— begin Records provided —

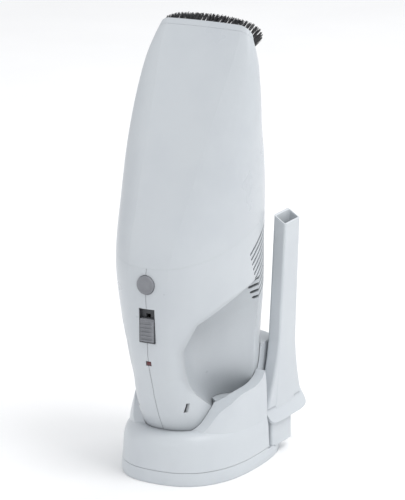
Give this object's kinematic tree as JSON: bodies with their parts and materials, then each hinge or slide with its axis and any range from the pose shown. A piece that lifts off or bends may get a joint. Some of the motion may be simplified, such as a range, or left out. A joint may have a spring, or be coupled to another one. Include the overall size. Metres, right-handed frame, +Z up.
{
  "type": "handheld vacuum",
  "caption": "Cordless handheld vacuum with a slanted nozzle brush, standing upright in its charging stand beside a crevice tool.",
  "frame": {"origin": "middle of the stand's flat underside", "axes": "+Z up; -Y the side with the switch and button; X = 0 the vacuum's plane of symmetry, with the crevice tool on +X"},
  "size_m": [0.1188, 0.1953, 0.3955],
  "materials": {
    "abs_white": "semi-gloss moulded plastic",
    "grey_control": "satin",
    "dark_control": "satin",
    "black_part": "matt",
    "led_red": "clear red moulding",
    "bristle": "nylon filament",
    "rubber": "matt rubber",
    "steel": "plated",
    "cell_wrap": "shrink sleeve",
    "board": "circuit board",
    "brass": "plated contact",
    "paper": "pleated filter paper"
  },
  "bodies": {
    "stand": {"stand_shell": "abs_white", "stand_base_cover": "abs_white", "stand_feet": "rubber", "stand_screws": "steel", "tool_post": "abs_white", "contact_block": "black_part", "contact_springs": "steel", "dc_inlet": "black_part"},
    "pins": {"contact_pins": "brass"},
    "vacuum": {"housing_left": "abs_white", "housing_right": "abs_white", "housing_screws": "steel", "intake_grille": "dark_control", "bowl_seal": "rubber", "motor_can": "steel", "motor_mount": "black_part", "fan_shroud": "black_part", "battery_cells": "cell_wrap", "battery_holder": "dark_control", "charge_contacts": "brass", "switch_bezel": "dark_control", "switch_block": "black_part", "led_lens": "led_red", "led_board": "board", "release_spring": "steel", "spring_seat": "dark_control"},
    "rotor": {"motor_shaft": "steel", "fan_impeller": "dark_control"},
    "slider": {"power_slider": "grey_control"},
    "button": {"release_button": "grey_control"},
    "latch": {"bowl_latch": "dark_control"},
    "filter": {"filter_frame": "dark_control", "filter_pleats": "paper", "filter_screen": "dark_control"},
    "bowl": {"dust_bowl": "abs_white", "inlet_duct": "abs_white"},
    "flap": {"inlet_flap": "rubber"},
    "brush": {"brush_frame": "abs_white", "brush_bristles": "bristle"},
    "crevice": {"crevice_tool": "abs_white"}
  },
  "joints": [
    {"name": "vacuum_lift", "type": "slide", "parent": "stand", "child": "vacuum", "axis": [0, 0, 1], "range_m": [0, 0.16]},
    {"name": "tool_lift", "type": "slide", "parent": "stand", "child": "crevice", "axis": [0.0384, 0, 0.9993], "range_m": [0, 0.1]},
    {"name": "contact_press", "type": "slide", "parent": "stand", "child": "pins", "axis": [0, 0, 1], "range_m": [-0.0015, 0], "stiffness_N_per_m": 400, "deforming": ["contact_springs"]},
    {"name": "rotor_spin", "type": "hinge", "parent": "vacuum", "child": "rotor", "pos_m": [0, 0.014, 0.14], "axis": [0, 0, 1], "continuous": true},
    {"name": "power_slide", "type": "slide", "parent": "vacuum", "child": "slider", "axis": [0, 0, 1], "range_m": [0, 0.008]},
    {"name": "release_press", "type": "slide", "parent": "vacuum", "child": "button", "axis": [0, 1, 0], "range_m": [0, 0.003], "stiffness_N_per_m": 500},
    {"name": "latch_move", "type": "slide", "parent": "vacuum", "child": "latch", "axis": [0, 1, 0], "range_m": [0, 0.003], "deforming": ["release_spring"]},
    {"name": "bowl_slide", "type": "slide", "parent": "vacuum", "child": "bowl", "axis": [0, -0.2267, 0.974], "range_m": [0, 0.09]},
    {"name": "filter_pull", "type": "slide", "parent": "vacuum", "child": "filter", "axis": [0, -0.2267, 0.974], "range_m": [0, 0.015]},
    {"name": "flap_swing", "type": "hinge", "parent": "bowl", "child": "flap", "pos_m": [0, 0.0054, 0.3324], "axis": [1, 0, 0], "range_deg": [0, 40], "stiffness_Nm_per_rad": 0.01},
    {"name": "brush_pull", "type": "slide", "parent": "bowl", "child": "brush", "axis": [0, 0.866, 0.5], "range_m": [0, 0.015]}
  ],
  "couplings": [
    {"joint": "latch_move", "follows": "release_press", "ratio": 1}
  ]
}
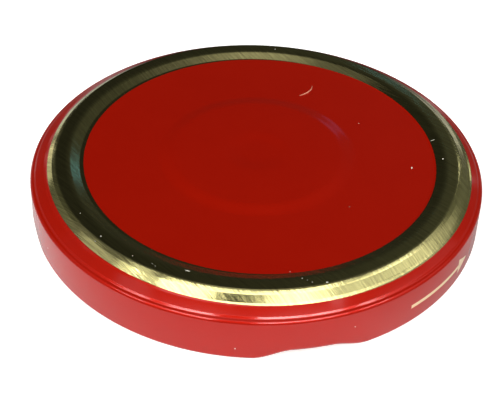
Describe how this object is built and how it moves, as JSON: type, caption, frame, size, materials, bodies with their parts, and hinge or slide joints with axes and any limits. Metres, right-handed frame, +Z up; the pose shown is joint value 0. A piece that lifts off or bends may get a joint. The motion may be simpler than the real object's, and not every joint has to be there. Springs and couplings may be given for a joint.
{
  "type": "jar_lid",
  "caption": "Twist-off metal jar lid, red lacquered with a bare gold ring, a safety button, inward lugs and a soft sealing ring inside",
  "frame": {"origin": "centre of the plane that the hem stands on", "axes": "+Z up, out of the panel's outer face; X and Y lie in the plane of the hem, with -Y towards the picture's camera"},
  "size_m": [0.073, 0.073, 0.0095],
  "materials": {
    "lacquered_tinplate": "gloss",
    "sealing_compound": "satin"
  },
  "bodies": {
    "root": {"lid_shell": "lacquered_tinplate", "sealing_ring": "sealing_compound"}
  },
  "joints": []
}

— end Records provided —

* **What you will do**: Transcribe exactly, and only, the lines from the one bearing "Describe how this" through the last line of the entries, counting both.

* **Solution for this task**:
Describe how this object is built and how it moves, as JSON: type, caption, frame, size, materials, bodies with their parts, and hinge or slide joints with axes and any limits. Metres, right-handed frame, +Z up; the pose shown is joint value 0. A piece that lifts off or bends may get a joint. The motion may be simpler than the real object's, and not every joint has to be there. Springs and couplings may be given for a joint.
{
  "type": "jar_lid",
  "caption": "Twist-off metal jar lid, red lacquered with a bare gold ring, a safety button, inward lugs and a soft sealing ring inside",
  "frame": {"origin": "centre of the plane that the hem stands on", "axes": "+Z up, out of the panel's outer face; X and Y lie in the plane of the hem, with -Y towards the picture's camera"},
  "size_m": [0.073, 0.073, 0.0095],
  "materials": {
    "lacquered_tinplate": "gloss",
    "sealing_compound": "satin"
  },
  "bodies": {
    "root": {"lid_shell": "lacquered_tinplate", "sealing_ring": "sealing_compound"}
  },
  "joints": []
}